__TO DO__: Print the entire listing. Each line must match the original exactly.

__SOURCE MATERIAL__:
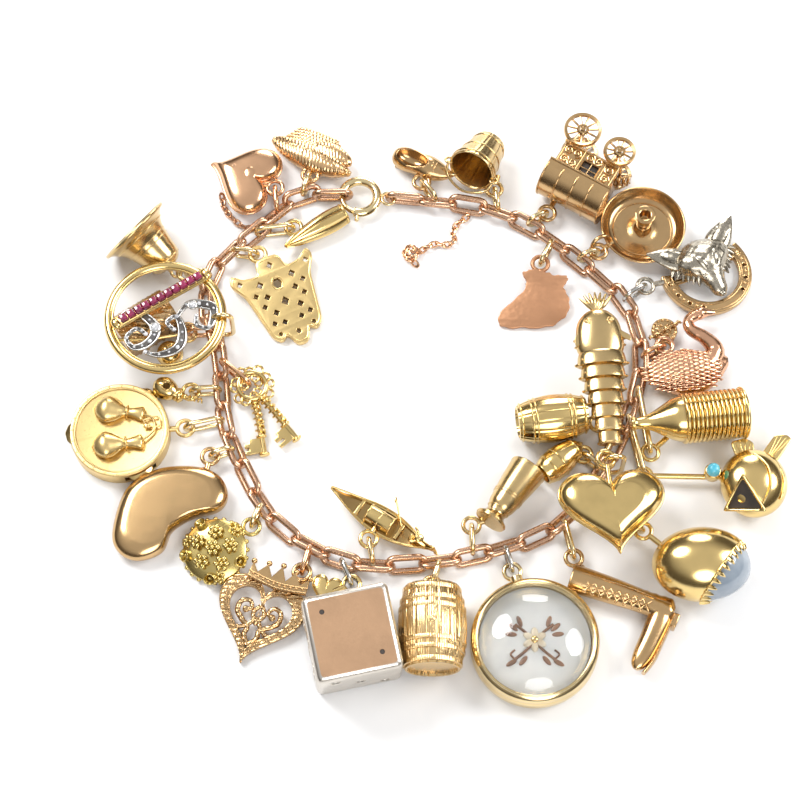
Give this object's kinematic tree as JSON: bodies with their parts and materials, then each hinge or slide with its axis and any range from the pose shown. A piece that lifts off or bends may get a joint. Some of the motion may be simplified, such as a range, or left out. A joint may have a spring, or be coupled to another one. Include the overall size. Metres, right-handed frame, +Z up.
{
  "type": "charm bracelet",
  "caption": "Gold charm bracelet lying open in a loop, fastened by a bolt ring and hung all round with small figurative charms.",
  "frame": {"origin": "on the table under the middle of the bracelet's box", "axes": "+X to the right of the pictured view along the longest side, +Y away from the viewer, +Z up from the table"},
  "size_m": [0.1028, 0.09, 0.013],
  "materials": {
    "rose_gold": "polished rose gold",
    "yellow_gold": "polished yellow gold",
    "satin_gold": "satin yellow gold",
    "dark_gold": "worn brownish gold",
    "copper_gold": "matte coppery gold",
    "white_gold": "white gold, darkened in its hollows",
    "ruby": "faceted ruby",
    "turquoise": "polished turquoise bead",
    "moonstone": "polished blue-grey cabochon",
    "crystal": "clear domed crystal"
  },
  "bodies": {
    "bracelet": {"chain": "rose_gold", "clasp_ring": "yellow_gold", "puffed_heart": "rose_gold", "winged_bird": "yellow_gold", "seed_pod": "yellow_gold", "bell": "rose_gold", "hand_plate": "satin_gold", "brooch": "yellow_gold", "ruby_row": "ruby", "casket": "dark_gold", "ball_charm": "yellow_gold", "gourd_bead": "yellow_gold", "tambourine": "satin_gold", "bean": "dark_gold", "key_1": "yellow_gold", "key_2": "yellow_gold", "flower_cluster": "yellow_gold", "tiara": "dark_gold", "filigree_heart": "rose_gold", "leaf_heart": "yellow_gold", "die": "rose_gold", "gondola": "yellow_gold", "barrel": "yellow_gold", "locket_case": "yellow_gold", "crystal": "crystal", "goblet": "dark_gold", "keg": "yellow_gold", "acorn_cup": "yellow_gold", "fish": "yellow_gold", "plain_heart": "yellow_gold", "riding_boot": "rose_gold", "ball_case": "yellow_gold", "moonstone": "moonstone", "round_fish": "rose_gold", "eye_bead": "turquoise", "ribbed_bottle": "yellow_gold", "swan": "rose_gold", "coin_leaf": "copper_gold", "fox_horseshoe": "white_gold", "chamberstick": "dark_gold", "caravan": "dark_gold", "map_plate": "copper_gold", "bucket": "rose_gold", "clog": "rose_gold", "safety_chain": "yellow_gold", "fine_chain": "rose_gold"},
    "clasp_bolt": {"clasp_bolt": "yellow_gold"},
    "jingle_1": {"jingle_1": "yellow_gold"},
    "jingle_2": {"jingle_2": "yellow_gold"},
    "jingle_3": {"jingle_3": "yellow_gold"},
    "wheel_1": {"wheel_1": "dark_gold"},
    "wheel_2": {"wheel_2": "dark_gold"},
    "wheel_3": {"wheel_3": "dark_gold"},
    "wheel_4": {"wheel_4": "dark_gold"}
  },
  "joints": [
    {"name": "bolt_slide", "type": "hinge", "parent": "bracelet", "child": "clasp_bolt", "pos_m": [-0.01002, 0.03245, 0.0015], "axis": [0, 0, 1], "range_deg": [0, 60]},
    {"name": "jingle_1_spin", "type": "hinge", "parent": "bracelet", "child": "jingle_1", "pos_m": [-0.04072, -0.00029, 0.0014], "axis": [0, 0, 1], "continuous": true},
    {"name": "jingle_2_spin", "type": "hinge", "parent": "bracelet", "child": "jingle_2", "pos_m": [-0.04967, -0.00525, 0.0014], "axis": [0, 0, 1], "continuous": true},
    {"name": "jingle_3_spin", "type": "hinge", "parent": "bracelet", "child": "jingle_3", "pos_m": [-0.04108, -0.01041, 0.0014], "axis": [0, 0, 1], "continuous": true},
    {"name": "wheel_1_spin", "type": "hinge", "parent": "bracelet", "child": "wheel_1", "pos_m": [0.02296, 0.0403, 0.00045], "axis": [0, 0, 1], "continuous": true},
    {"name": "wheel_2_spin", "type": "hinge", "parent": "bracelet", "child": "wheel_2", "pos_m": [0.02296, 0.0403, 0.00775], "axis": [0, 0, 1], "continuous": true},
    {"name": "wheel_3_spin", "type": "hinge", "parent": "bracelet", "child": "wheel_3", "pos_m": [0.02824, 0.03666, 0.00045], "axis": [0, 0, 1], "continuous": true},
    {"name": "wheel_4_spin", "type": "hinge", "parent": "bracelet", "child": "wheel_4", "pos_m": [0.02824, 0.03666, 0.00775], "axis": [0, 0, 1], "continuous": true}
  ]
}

__RESPONSE TO THE EXERCISE__:
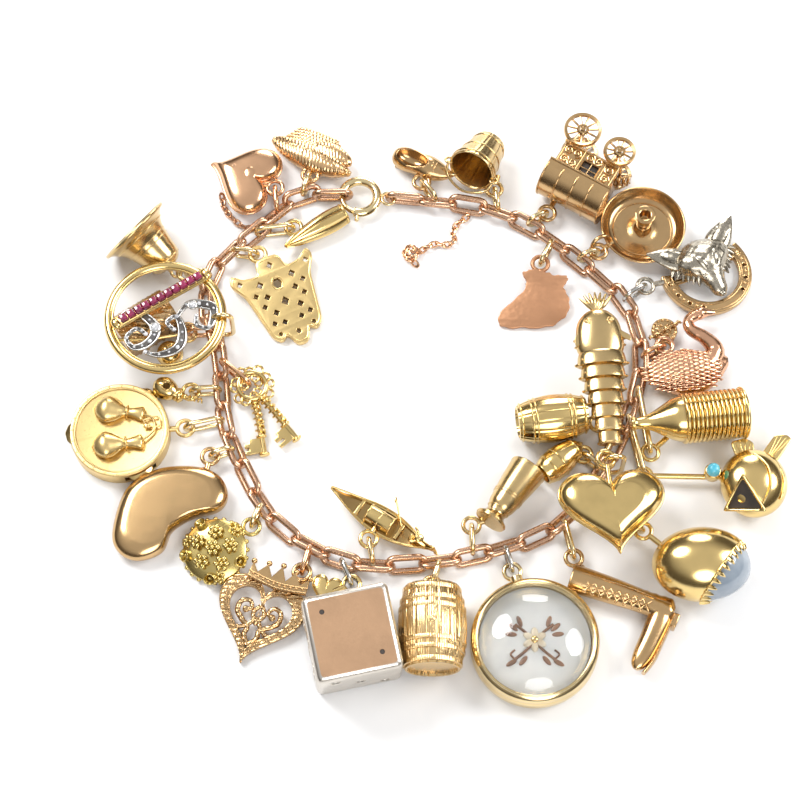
Give this object's kinematic tree as JSON: bodies with their parts and materials, then each hinge or slide with its axis and any range from the pose shown. A piece that lifts off or bends may get a joint. Some of the motion may be simplified, such as a range, or left out. A joint may have a spring, or be coupled to another one. Include the overall size. Metres, right-handed frame, +Z up.
{
  "type": "charm bracelet",
  "caption": "Gold charm bracelet lying open in a loop, fastened by a bolt ring and hung all round with small figurative charms.",
  "frame": {"origin": "on the table under the middle of the bracelet's box", "axes": "+X to the right of the pictured view along the longest side, +Y away from the viewer, +Z up from the table"},
  "size_m": [0.1028, 0.09, 0.013],
  "materials": {
    "rose_gold": "polished rose gold",
    "yellow_gold": "polished yellow gold",
    "satin_gold": "satin yellow gold",
    "dark_gold": "worn brownish gold",
    "copper_gold": "matte coppery gold",
    "white_gold": "white gold, darkened in its hollows",
    "ruby": "faceted ruby",
    "turquoise": "polished turquoise bead",
    "moonstone": "polished blue-grey cabochon",
    "crystal": "clear domed crystal"
  },
  "bodies": {
    "bracelet": {"chain": "rose_gold", "clasp_ring": "yellow_gold", "puffed_heart": "rose_gold", "winged_bird": "yellow_gold", "seed_pod": "yellow_gold", "bell": "rose_gold", "hand_plate": "satin_gold", "brooch": "yellow_gold", "ruby_row": "ruby", "casket": "dark_gold", "ball_charm": "yellow_gold", "gourd_bead": "yellow_gold", "tambourine": "satin_gold", "bean": "dark_gold", "key_1": "yellow_gold", "key_2": "yellow_gold", "flower_cluster": "yellow_gold", "tiara": "dark_gold", "filigree_heart": "rose_gold", "leaf_heart": "yellow_gold", "die": "rose_gold", "gondola": "yellow_gold", "barrel": "yellow_gold", "locket_case": "yellow_gold", "crystal": "crystal", "goblet": "dark_gold", "keg": "yellow_gold", "acorn_cup": "yellow_gold", "fish": "yellow_gold", "plain_heart": "yellow_gold", "riding_boot": "rose_gold", "ball_case": "yellow_gold", "moonstone": "moonstone", "round_fish": "rose_gold", "eye_bead": "turquoise", "ribbed_bottle": "yellow_gold", "swan": "rose_gold", "coin_leaf": "copper_gold", "fox_horseshoe": "white_gold", "chamberstick": "dark_gold", "caravan": "dark_gold", "map_plate": "copper_gold", "bucket": "rose_gold", "clog": "rose_gold", "safety_chain": "yellow_gold", "fine_chain": "rose_gold"},
    "clasp_bolt": {"clasp_bolt": "yellow_gold"},
    "jingle_1": {"jingle_1": "yellow_gold"},
    "jingle_2": {"jingle_2": "yellow_gold"},
    "jingle_3": {"jingle_3": "yellow_gold"},
    "wheel_1": {"wheel_1": "dark_gold"},
    "wheel_2": {"wheel_2": "dark_gold"},
    "wheel_3": {"wheel_3": "dark_gold"},
    "wheel_4": {"wheel_4": "dark_gold"}
  },
  "joints": [
    {"name": "bolt_slide", "type": "hinge", "parent": "bracelet", "child": "clasp_bolt", "pos_m": [-0.01002, 0.03245, 0.0015], "axis": [0, 0, 1], "range_deg": [0, 60]},
    {"name": "jingle_1_spin", "type": "hinge", "parent": "bracelet", "child": "jingle_1", "pos_m": [-0.04072, -0.00029, 0.0014], "axis": [0, 0, 1], "continuous": true},
    {"name": "jingle_2_spin", "type": "hinge", "parent": "bracelet", "child": "jingle_2", "pos_m": [-0.04967, -0.00525, 0.0014], "axis": [0, 0, 1], "continuous": true},
    {"name": "jingle_3_spin", "type": "hinge", "parent": "bracelet", "child": "jingle_3", "pos_m": [-0.04108, -0.01041, 0.0014], "axis": [0, 0, 1], "continuous": true},
    {"name": "wheel_1_spin", "type": "hinge", "parent": "bracelet", "child": "wheel_1", "pos_m": [0.02296, 0.0403, 0.00045], "axis": [0, 0, 1], "continuous": true},
    {"name": "wheel_2_spin", "type": "hinge", "parent": "bracelet", "child": "wheel_2", "pos_m": [0.02296, 0.0403, 0.00775], "axis": [0, 0, 1], "continuous": true},
    {"name": "wheel_3_spin", "type": "hinge", "parent": "bracelet", "child": "wheel_3", "pos_m": [0.02824, 0.03666, 0.00045], "axis": [0, 0, 1], "continuous": true},
    {"name": "wheel_4_spin", "type": "hinge", "parent": "bracelet", "child": "wheel_4", "pos_m": [0.02824, 0.03666, 0.00775], "axis": [0, 0, 1], "continuous": true}
  ]
}